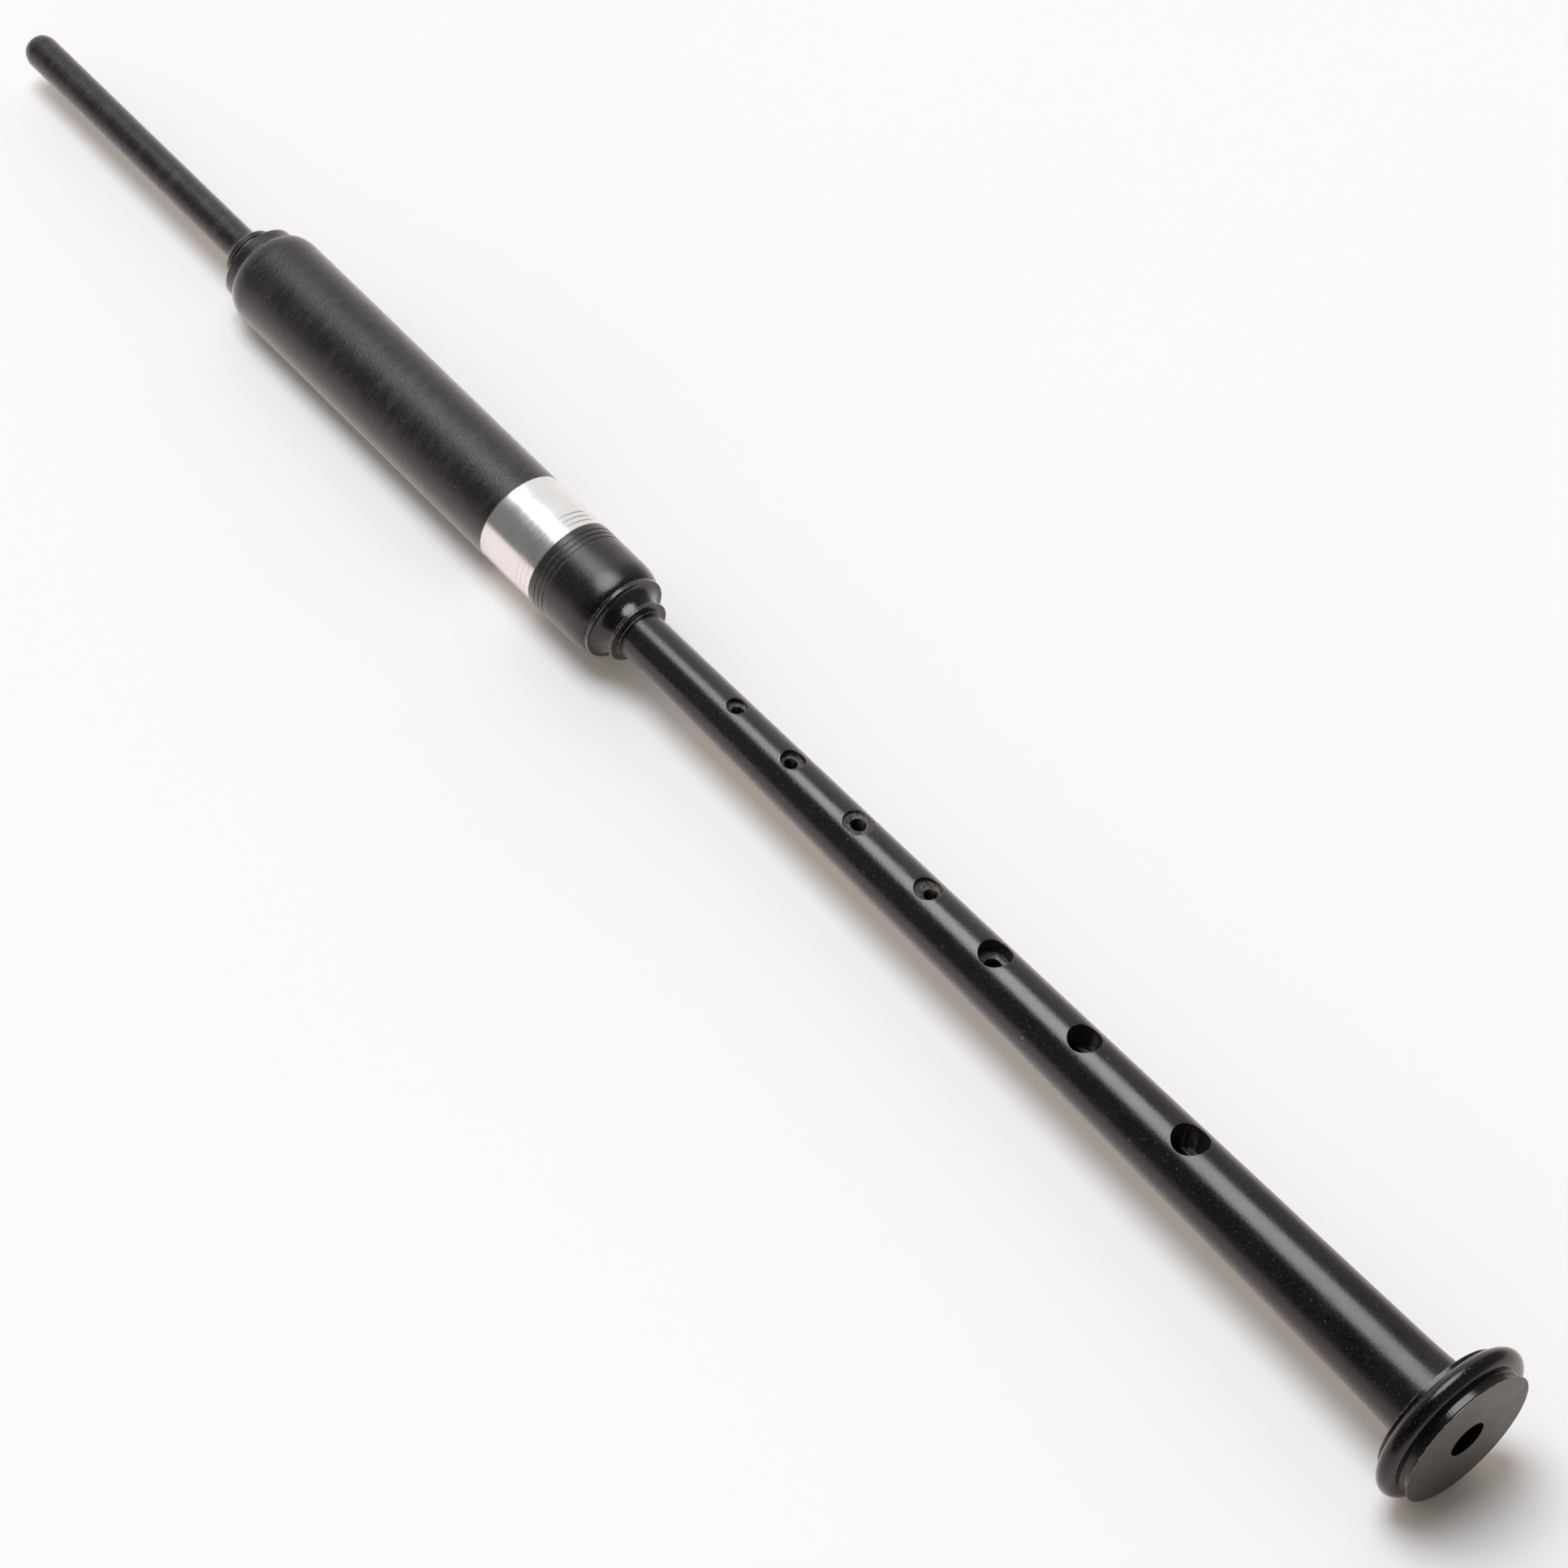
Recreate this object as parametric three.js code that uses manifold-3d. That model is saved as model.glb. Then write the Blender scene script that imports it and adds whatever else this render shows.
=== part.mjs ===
// A turned practice chanter for bagpipe fingering: a long mouthpiece, a plain top section with a
// metal ferrule, a bulb with its conical stem and finger holes, a beaded sole, and the reed inside.
// It lies along X with the mouthpiece at -X, the sole at +X and the finger holes facing +Z.
// The origin is under the middle of its length, on the surface that the sole's bead touches.
import * as THREE from "three";
import { mergeVertices } from "three/addons/utils/BufferGeometryUtils.js";
import Module from "manifold-3d";

const wasm = await Module();
wasm.setup();

// Driving dimensions in millimetres

// Rod that the top section, the ferrule and the bulb are turned from
const rodDiameter = 25.4;

// Clearances
const seamGap = 0.1;
const seatGap = 0.3;
const socketClearance = 0.3;
const windingClearance = 0.15;
const coreClearance = 0.1;
const cutOverrun = 1;

// Mouthpiece
const mouthpieceBore = 4;
const tipFaceDiameter = 4.6;
const lipDiameter = 8.84;
const lipLength = 4;
const tubeLength = 83.6;
const tubeRootDiameter = 9.04;
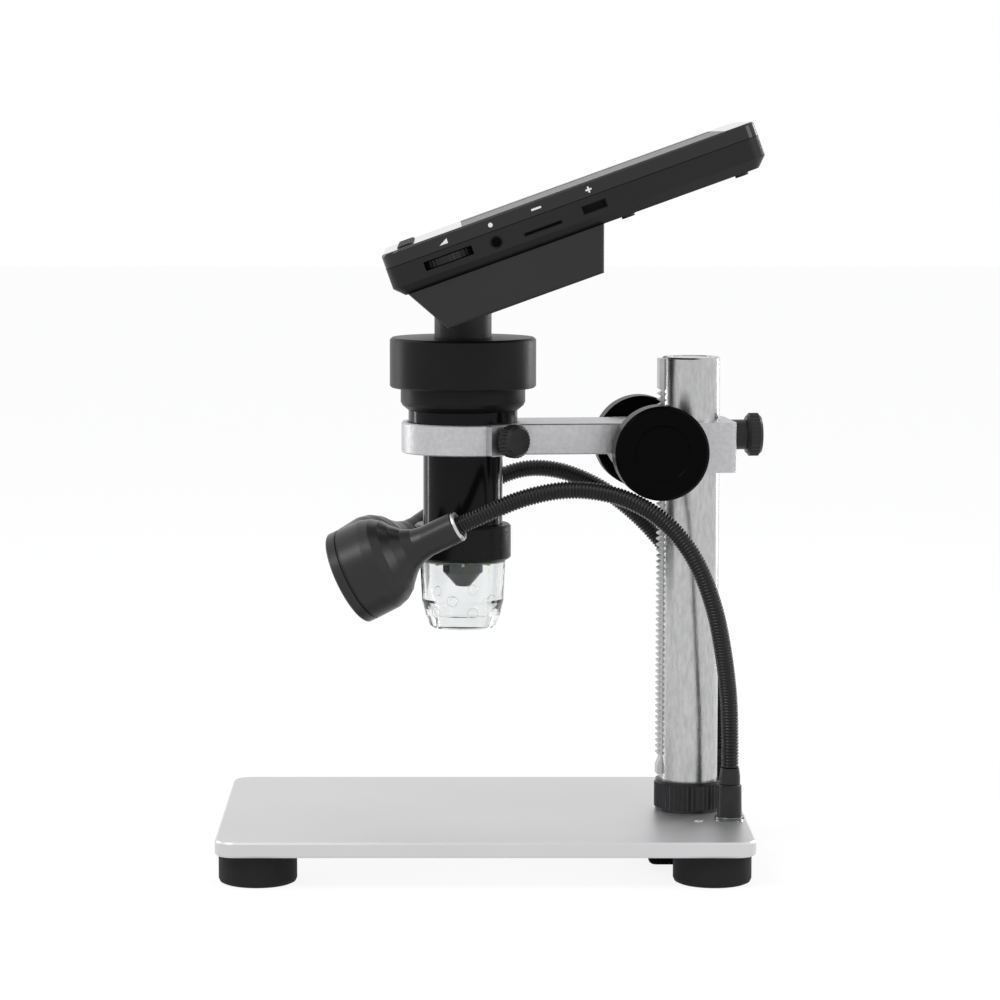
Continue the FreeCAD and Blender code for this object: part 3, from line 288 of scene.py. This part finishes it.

● ● ●

Output the lines above verbatim and in full.

■ Task response:
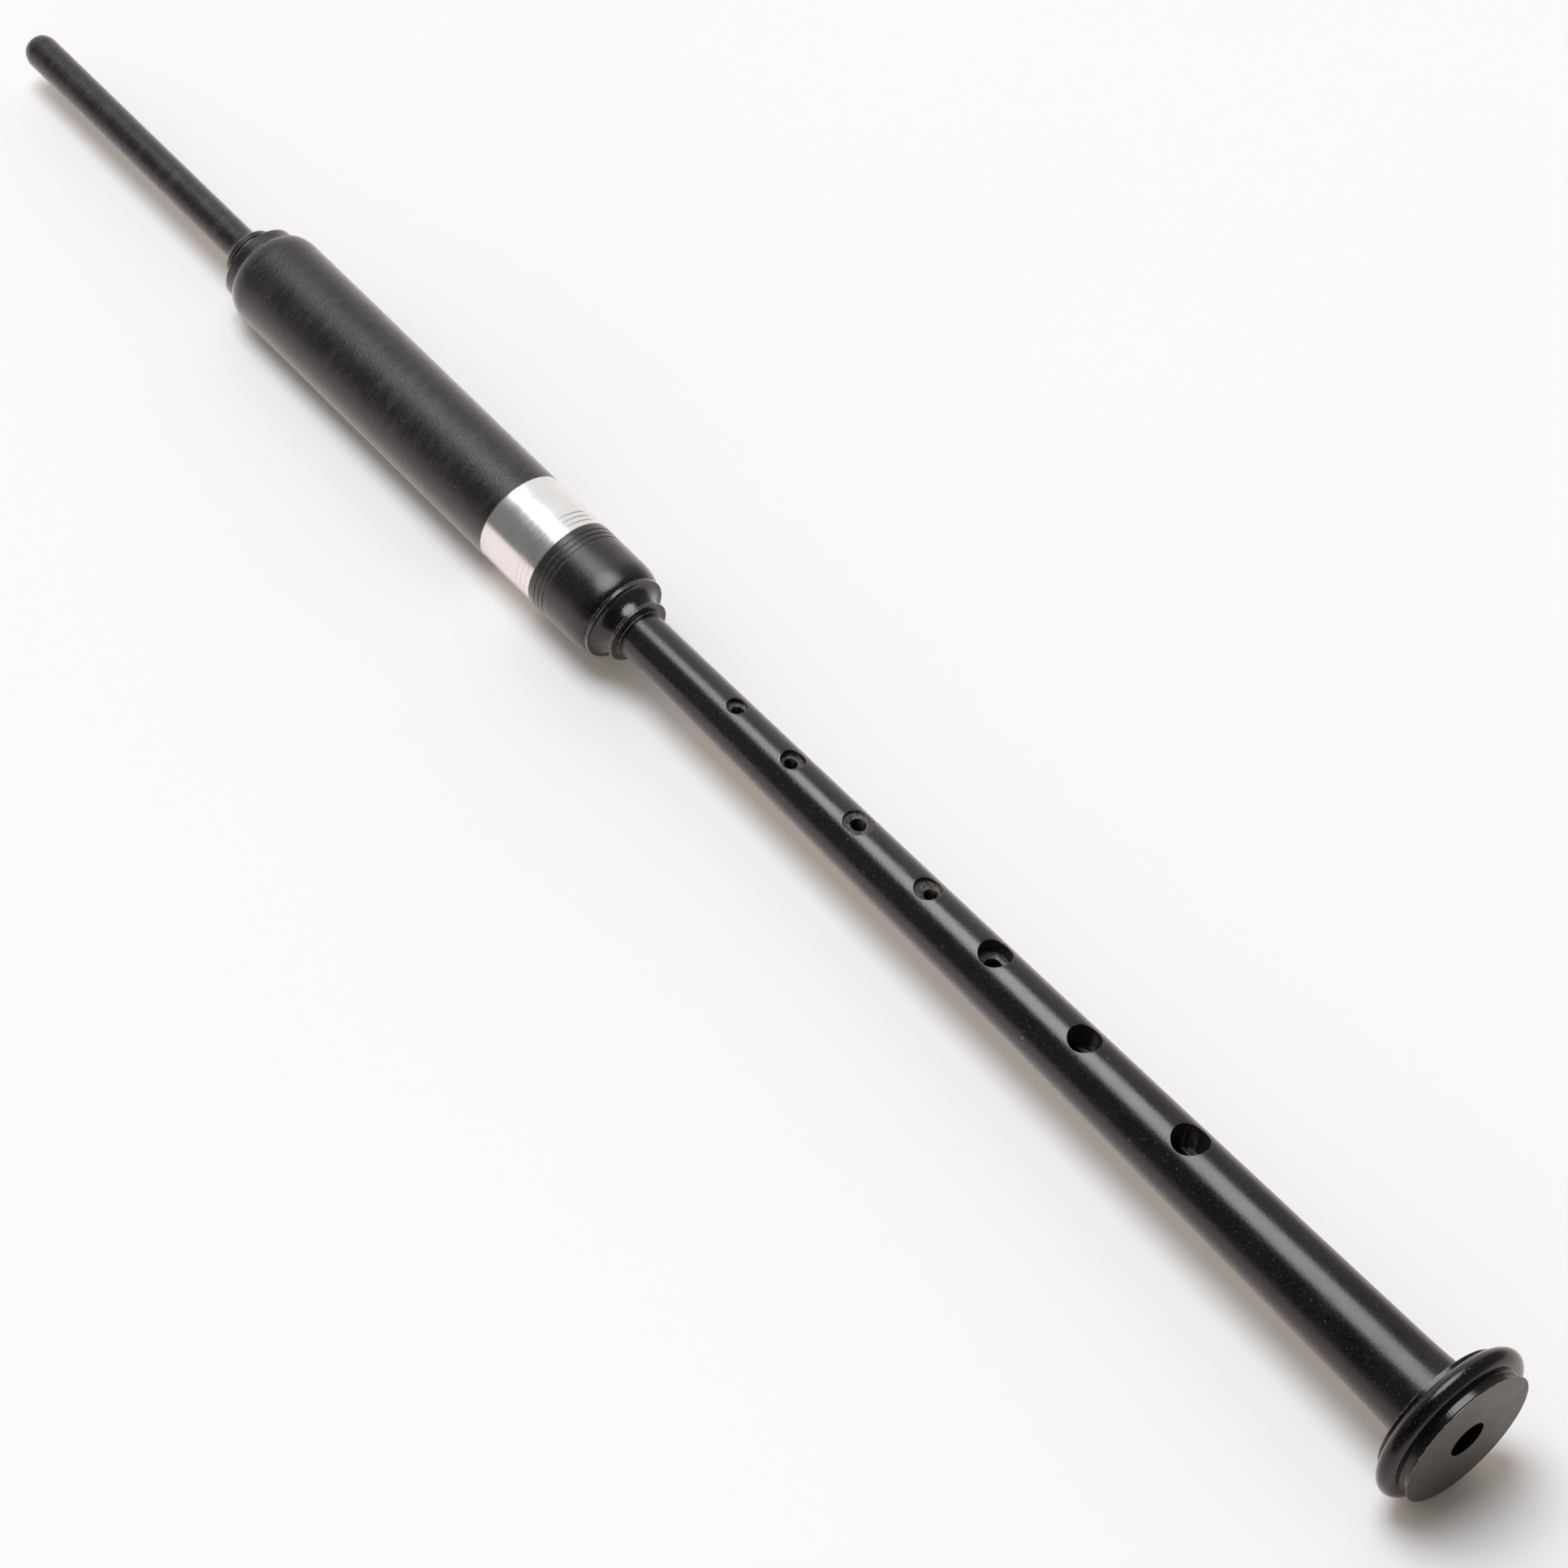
Recreate this object as parametric three.js code that uses manifold-3d. That model is saved as model.glb. Then write the Blender scene script that imports it and adds whatever else this render shows.
=== part.mjs ===
// A turned practice chanter for bagpipe fingering: a long mouthpiece, a plain top section with a
// metal ferrule, a bulb with its conical stem and finger holes, a beaded sole, and the reed inside.
// It lies along X with the mouthpiece at -X, the sole at +X and the finger holes facing +Z.
// The origin is under the middle of its length, on the surface that the sole's bead touches.
import * as THREE from "three";
import { mergeVertices } from "three/addons/utils/BufferGeometryUtils.js";
import Module from "manifold-3d";

const wasm = await Module();
wasm.setup();

// Driving dimensions in millimetres

// Rod that the top section, the ferrule and the bulb are turned from
const rodDiameter = 25.4;

// Clearances
const seamGap = 0.1;
const seatGap = 0.3;
const socketClearance = 0.3;
const windingClearance = 0.15;
const coreClearance = 0.1;
const cutOverrun = 1;

// Mouthpiece
const mouthpieceBore = 4;
const tipFaceDiameter = 4.6;
const lipDiameter = 8.84;
const lipLength = 4;
const tubeLength = 83.6;
const tubeRootDiameter = 9.04;
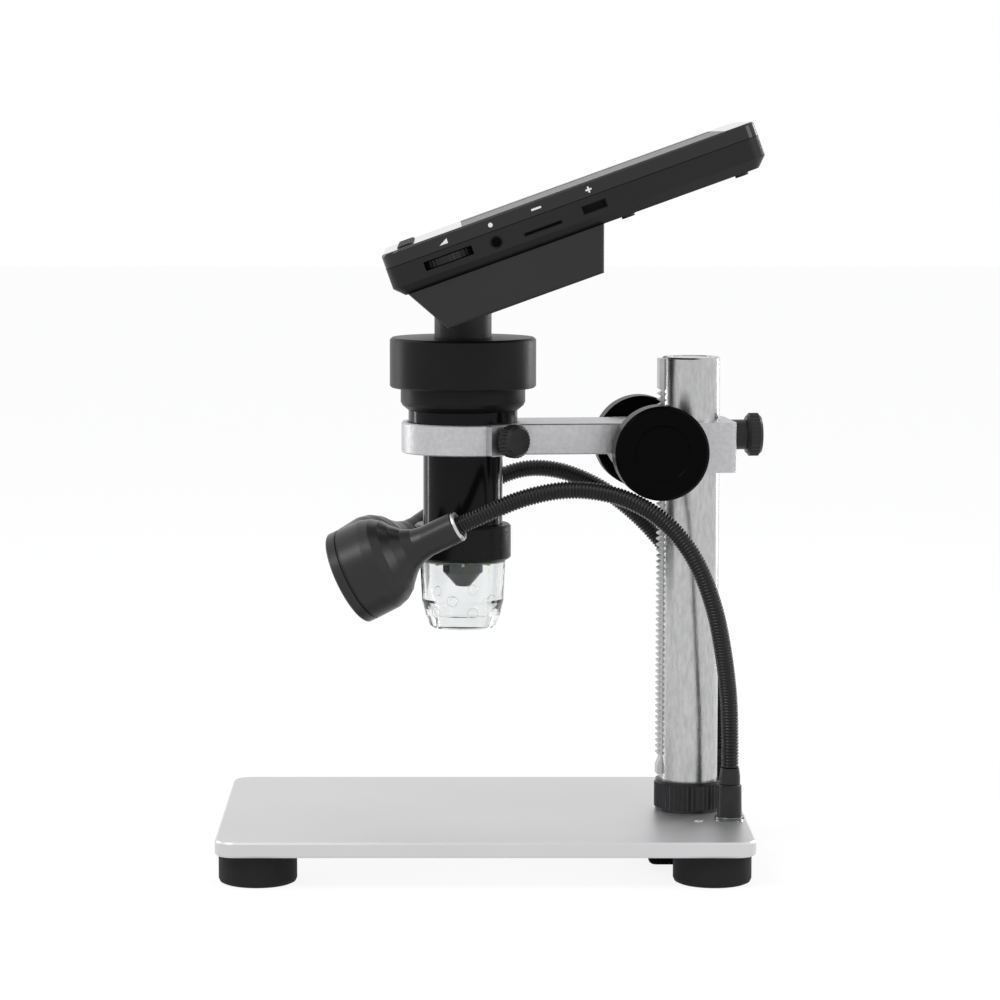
Continue the FreeCAD and Blender code for this object: part 3, from line 288 of scene.py. This part finishes it.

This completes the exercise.